== TASK DETAILS ==
Starting with the first line and ending with the line that holds "feet stand on.", repeat the material exactly.

== DATA BLOCK ==
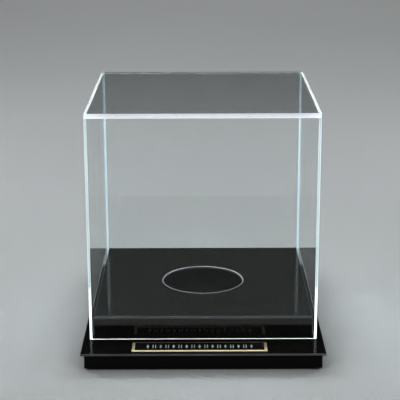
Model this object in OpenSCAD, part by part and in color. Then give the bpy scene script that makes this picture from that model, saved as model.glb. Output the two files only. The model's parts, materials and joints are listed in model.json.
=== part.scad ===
// Display cube for a ball: a clear five-panel cover that lifts straight off a black base.
// Units are millimetres. X is the width, -Y is the front, +Z is up.
// The origin is the centre of the base's footprint, on the surface that the feet stand on.

/* [Cover] */
// Outside width of the clear cover
cover_w = 267; // [200:1:340]
// Outside depth of the clear cover
cover_d = 267; // [200:1:340]
// Outside height of the clear cover
cover_h = 271; // [180:1:340]
// Thickness of the cover's four walls
wall_t = 3; // [2:0.1:5]
// Thickness of the cover's top sheet
cover_top_t = 5; // [3:0.1:10]

/* [Riser] */
// Gap between the riser and the cover's walls, on each side
riser_gap = 2; // [0.5:0.1:5]
// Height of the riser above the deck
riser_h = 27.8; // [15:0.1:60]
// Diameter of the round seat cut in the riser's top
seat_d = 100; // [60:1:140]
// Width of the bevel round the seat's upper rim
seat_bevel = 0.5; // [0.3:0.1:1]

/* [Base] */
// Thickness of the black sheet that the riser and the base are made of
sheet_t = 2.8; // [2:0.1:5]
// Height of the base, from the skirts' lower edge to the top of the deck
base_h = 19.5; // [10:0.5:30]
// Width of the deck in front of the cover
flange_front = 43.5; // [40:0.5:80]
// Width of the deck beside the cover, and behind it
flange_side = 7.5; // [4:0.5:20]
// How far the skirts stand in from the deck's edges
skirt_inset = 4; // [0:0.5:10]
// Bevel along the edges of every sheet
edge_break = 0.3; // [0.1:0.1:0.5]

/* [Feet] */
// Diameter of a rubber foot where it stands
foot_d = 16; // [10:1:20]
// Height of a rubber foot
foot_h = 2.5; // [2:0.1:5]
// Side of the square corner block that carries a foot
block_w = 24; // [22:1:40]

/* [Nameplate] */
// Width of the nameplate
plate_w = 156.5; // [60:0.5:180]
// Depth of the nameplate, from front to back
plate_d = 29; // [15:1:30]
// Thickness of the nameplate
plate_t = 1; // [0.8:0.1:2]
// Width of the nameplate's border
plate_border = 3.5; // [1:0.5:5]
// Depth of the sunken field inside the border
plate_recess = 0.2; // [0.1:0.1:0.4]
// Thickness of the adhesive tape under the nameplate
tape_t = 0.2; // [0.1:0.1:0.5]
// Distance from the deck's front edge to the nameplate
plate_front_gap = 5.5; // [2:0.1:8]
// How far the nameplate sits to the right of the middle
plate_shift = -4.2; // [-10:0.1:10]

/* [Hidden] */
$fn = 96;
overcut = 1;
foot_lean = 70;
foot_round = 0.8;
tape_inset = 2;

base_w = cover_w + 2 * flange_side;
base_d = flange_front + cover_d + flange_side;
skirt_w = base_w - 2 * skirt_inset;
skirt_d = base_d - 2 * skirt_inset;
deck_z = foot_h + base_h;
skirt_h = base_h - sheet_t;
cover_y = -base_d / 2 + flange_front + cover_d / 2;

wall_h = cover_h - cover_top_t;
riser_w = cover_w - 2 * (wall_t + riser_gap);
riser_d = cover_d - 2 * (wall_t + riser_gap);
riser_wall_h = riser_h - sheet_t;
riser_top_z = deck_z + riser_wall_h;

plate_y = -base_d / 2 + plate_front_gap + plate_d / 2;

CLEAR = [0.86, 0.94, 0.96, 0.35];
BLACK = [0.06, 0.06, 0.06];
DARK_RUBBER = [0.12, 0.12, 0.12];
GOLD = [0.80, 0.70, 0.42];
TAPE = [0.90, 0.90, 0.86];

// Sign of X and of Y at each corner, with the corner's name
CORNERS = [
    [-1, -1, "front_left"],
    [1, -1, "front_right"],
    [-1, 1, "back_left"],
    [1, 1, "back_right"],
];
BLOCK_NODES = [for (c = CORNERS) str("corner_block_", c[2])];
FOOT_NODES = [for (c = CORNERS) str("rubber_foot_", c[2])];

// Outline of a rectangle with its four corners bevelled
function bevelled(w, h) = let (c = edge_break) [
    [c, 0], [w - c, 0], [w, c], [w, h - c],
    [w - c, h], [c, h], [0, h - c], [0, c],
];

// Flat sheet with every edge bevelled, centred in X and Y, standing on z = 0
module sheet(size) {
    translate([-size.x / 2, -size.y / 2, 0])
        intersection() {
            linear_extrude(size.z) polygon(bevelled(size.x, size.y));
            rotate([90, 0, 90]) linear_extrude(size.x) polygon(bevelled(size.y, size.z));
            translate([0, size.y, 0]) rotate([90, 0, 0])
                linear_extrude(size.y) polygon(bevelled(size.x, size.z));
        }
}

// A wall across the front (side = -1) or the back (side = 1) of a box w wide and d deep
module cross_wall(w, d, h, t, side) {
    translate([0, side * (d - t) / 2, 0]) sheet([w, t, h]);
}

// A wall along the left (side = -1) or the right (side = 1), between the front and back walls
module side_wall(w, d, h, t, side) {
    translate([side * (w - t) / 2, 0, 0]) sheet([t, d - 2 * t, h]);
}

module at_cover(z) {
    translate([0, cover_y, z]) children();
}

module cover_top_sheet() {
    color(CLEAR) at_cover(deck_z + wall_h) sheet([cover_w, cover_d, cover_top_t]);
}

module cover_cross_panel(side) {
    color(CLEAR) at_cover(deck_z) cross_wall(cover_w, cover_d, wall_h, wall_t, side);
}

module cover_side_panel(side) {
    color(CLEAR) at_cover(deck_z) side_wall(cover_w, cover_d, wall_h, wall_t, side);
}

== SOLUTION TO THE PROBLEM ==
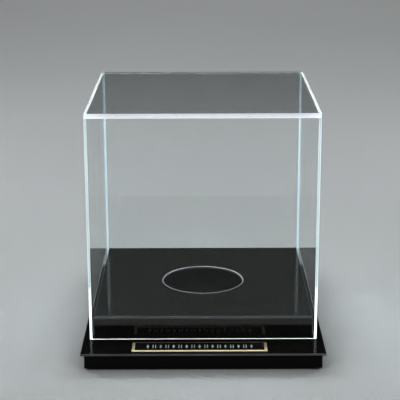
Model this object in OpenSCAD, part by part and in color. Then give the bpy scene script that makes this picture from that model, saved as model.glb. Output the two files only. The model's parts, materials and joints are listed in model.json.
=== part.scad ===
// Display cube for a ball: a clear five-panel cover that lifts straight off a black base.
// Units are millimetres. X is the width, -Y is the front, +Z is up.
// The origin is the centre of the base's footprint, on the surface that the feet stand on.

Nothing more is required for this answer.